Input rows.
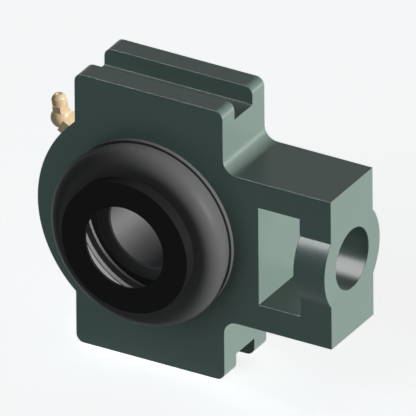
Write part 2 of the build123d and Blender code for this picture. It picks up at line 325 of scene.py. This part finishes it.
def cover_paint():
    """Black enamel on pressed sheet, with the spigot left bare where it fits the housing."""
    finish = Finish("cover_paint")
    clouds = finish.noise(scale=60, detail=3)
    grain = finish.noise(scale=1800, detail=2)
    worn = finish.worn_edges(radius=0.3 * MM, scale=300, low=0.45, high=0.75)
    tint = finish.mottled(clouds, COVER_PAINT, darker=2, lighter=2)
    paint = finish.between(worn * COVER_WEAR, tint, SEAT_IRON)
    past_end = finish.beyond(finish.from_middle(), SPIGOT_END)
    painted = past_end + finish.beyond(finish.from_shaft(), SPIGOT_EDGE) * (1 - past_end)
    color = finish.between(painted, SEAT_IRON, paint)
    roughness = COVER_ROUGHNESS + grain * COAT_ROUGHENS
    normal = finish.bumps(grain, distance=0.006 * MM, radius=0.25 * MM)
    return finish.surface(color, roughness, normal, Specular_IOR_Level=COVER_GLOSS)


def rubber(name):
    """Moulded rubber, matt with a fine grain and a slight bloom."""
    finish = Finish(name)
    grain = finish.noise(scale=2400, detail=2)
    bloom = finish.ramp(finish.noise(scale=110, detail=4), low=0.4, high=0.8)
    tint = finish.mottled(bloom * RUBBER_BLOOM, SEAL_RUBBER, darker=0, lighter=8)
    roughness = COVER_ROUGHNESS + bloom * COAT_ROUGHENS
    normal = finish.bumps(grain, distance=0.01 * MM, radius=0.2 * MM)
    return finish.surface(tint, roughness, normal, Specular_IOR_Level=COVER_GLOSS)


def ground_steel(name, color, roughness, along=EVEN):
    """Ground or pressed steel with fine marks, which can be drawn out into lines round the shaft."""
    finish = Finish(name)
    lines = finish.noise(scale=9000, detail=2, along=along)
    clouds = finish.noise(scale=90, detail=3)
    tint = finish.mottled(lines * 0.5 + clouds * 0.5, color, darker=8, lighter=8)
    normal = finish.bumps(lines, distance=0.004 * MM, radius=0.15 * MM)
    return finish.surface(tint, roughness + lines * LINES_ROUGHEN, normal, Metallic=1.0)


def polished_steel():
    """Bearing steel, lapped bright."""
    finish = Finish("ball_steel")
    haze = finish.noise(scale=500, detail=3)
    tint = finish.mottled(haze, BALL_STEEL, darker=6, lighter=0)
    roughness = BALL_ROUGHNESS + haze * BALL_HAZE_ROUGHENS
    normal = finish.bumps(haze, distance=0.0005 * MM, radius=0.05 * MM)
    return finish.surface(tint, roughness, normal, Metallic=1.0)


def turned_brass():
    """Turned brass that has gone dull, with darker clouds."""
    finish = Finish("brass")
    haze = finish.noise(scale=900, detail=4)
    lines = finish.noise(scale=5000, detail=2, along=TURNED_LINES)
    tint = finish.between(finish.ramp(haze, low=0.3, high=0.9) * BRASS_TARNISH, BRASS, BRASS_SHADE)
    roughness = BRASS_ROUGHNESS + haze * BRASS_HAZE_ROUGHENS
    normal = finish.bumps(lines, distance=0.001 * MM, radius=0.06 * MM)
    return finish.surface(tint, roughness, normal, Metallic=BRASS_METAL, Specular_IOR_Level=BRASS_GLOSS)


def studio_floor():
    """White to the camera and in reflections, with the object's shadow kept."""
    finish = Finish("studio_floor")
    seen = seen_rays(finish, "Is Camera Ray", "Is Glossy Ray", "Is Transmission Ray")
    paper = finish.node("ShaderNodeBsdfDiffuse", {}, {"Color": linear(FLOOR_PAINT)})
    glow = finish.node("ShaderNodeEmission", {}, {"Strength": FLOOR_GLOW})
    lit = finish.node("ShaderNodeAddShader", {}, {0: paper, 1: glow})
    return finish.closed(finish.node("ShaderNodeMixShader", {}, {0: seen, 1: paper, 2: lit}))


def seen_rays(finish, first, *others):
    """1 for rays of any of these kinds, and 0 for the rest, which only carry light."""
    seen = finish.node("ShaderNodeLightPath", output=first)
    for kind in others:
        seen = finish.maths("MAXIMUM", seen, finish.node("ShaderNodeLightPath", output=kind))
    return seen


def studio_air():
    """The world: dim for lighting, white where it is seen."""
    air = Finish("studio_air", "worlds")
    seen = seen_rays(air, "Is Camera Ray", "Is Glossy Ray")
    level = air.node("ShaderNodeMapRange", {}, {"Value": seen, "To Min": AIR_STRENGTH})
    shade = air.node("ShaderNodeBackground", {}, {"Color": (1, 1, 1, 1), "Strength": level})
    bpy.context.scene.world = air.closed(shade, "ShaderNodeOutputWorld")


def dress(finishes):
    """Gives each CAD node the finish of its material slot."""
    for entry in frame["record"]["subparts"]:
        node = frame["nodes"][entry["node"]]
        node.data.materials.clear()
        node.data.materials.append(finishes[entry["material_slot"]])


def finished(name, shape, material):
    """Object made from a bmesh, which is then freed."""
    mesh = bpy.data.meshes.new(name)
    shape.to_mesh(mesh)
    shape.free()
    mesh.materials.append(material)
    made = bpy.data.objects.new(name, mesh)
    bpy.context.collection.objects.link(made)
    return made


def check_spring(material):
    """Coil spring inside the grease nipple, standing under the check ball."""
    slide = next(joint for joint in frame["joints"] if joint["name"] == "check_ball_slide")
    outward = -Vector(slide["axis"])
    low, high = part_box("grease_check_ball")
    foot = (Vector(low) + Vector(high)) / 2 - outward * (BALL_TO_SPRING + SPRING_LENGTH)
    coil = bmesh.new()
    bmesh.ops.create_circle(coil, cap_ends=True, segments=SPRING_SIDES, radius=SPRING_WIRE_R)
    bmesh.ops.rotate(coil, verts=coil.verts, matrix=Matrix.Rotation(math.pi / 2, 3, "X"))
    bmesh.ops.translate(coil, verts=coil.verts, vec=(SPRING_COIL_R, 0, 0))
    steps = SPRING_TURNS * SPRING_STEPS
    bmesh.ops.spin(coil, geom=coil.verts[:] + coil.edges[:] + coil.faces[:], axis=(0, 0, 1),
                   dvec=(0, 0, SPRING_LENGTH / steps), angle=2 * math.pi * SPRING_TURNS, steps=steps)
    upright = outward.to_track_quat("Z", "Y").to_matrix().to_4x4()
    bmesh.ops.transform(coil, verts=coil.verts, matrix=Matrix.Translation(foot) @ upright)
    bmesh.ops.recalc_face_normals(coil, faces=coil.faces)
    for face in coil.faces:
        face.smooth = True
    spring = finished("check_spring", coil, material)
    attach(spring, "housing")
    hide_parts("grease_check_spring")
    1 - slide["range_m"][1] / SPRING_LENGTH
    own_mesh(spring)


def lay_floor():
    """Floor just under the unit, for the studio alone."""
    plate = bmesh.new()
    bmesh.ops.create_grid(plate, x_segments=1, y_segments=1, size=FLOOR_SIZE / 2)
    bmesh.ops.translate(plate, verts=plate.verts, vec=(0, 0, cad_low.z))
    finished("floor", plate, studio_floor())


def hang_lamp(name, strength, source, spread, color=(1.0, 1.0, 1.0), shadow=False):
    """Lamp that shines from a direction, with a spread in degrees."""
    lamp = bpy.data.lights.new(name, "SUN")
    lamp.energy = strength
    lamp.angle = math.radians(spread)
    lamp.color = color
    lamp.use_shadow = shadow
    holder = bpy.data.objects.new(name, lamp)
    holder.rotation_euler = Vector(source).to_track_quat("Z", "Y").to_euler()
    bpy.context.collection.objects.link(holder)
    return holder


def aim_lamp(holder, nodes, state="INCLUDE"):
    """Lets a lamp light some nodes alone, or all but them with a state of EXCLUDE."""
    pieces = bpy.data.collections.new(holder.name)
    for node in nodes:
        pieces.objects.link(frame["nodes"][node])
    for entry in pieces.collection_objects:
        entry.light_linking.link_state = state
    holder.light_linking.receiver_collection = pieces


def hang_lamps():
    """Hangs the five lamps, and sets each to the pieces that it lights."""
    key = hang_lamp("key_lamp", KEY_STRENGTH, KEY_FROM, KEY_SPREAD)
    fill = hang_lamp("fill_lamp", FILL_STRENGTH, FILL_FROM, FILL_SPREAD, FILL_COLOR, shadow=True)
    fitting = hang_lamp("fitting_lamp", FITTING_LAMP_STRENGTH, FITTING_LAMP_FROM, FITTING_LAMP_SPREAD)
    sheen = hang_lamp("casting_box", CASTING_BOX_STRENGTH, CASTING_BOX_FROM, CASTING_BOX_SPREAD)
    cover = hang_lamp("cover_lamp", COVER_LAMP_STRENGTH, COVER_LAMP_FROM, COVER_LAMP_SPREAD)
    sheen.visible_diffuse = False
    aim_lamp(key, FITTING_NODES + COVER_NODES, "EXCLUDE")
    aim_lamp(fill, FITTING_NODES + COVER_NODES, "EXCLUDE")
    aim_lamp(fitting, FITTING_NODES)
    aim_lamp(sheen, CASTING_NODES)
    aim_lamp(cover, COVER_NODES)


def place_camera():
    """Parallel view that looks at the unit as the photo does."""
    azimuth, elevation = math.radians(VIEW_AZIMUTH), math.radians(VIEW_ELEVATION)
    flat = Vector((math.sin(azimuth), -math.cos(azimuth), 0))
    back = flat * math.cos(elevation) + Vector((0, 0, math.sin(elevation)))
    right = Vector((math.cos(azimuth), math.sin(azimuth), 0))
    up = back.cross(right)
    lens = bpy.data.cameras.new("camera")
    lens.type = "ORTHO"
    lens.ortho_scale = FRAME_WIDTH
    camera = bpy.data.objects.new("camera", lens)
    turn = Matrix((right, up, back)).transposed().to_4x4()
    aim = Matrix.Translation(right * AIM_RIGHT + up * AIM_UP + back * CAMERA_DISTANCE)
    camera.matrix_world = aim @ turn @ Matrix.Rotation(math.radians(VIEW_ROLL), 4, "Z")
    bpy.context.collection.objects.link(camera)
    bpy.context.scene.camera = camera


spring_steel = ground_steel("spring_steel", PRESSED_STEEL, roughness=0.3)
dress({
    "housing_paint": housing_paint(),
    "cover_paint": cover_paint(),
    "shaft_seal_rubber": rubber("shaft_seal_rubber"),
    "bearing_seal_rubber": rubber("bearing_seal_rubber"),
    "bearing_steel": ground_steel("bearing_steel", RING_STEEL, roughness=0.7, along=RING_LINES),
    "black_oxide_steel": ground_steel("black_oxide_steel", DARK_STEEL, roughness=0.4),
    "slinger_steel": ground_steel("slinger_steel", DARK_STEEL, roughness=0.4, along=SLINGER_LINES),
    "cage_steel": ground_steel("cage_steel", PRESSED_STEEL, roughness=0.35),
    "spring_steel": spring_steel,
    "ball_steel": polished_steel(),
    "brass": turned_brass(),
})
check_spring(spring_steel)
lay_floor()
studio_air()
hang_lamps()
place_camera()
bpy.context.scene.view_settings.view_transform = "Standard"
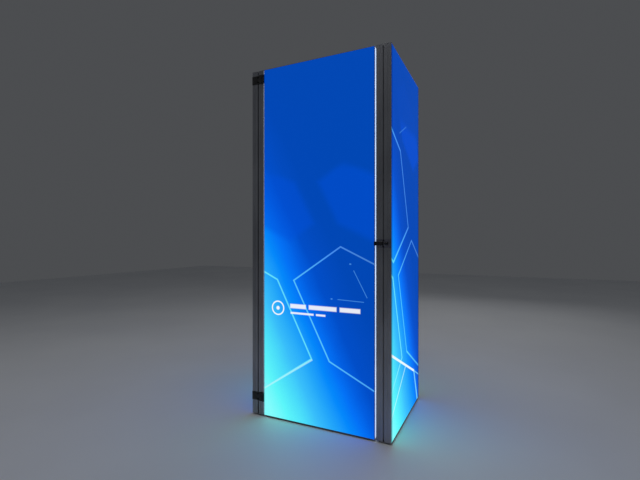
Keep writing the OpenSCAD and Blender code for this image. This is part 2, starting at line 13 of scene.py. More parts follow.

Direction.
In the listing above, find the lines holding the word "this" and copy them.

Response to the exercise.
Write part 2 of the build123d and Blender code for this picture. It picks up at line 325 of scene.py. This part finishes it.
Keep writing the OpenSCAD and Blender code for this image. This is part 2, starting at line 13 of scene.py. More parts follow.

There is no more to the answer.